◆ WHAT IS NEEDED ◆
Return a copy of each line that holds the string "this".

◆ SOURCE EXCERPT ◆
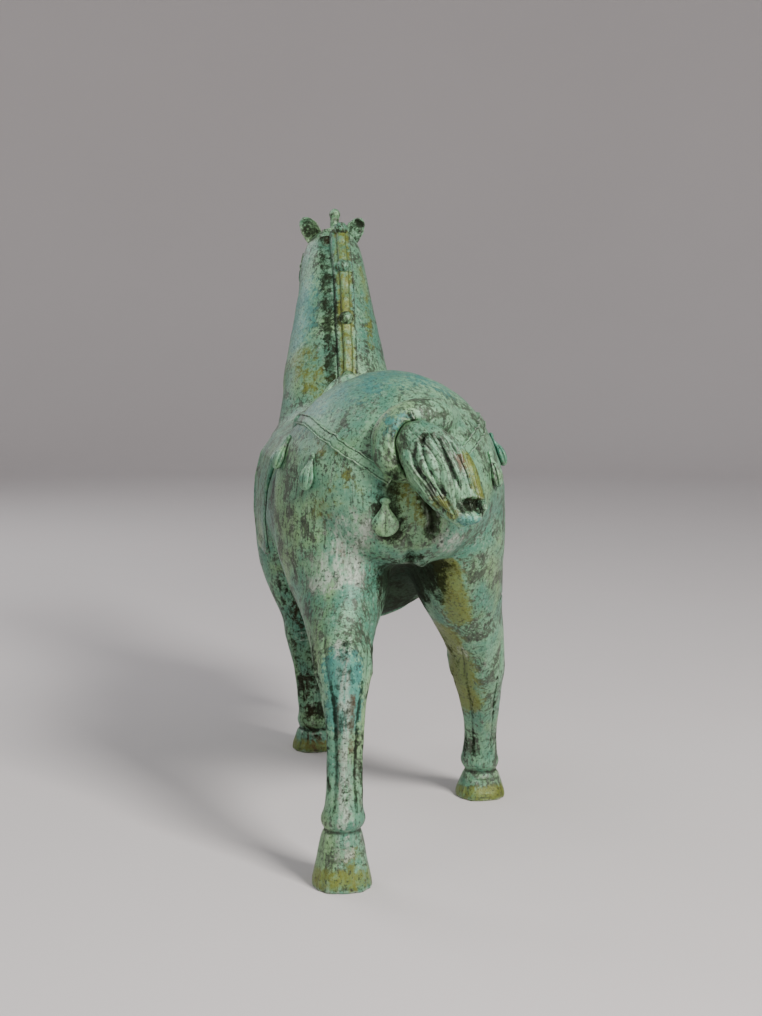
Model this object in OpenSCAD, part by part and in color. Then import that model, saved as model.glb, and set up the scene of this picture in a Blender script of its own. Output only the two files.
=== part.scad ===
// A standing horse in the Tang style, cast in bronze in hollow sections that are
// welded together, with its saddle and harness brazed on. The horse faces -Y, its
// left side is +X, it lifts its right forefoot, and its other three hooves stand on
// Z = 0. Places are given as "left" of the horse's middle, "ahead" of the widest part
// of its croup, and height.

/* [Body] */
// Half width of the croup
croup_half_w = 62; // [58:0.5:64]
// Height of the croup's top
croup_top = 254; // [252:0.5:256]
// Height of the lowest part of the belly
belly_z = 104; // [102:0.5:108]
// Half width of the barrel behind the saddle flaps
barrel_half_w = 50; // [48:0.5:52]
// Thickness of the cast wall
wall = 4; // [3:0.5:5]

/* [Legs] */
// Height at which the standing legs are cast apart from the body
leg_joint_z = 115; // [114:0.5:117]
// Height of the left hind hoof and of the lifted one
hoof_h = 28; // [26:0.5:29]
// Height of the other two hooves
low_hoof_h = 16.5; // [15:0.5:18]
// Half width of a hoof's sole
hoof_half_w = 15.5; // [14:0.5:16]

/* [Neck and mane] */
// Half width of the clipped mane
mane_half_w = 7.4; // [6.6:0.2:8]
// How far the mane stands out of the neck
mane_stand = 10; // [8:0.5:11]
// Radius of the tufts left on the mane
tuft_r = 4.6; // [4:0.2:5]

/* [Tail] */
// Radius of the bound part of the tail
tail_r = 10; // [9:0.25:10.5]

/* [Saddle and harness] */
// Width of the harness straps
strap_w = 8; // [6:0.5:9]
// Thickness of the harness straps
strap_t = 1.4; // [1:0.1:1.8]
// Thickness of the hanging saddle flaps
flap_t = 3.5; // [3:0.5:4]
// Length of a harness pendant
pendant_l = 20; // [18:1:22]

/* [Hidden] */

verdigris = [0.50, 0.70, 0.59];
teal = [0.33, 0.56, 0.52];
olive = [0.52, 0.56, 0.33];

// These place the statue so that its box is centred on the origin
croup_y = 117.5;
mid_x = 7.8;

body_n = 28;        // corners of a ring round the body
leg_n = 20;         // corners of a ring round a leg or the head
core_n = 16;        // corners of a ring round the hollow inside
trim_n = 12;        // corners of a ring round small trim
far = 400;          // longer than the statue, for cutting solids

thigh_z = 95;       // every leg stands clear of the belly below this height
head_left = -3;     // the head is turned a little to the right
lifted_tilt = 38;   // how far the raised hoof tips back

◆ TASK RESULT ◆
Model this object in OpenSCAD, part by part and in color. Then import that model, saved as model.glb, and set up the scene of this picture in a Blender script of its own. Output only the two files.
thigh_z = 95;       // every leg stands clear of the belly below this height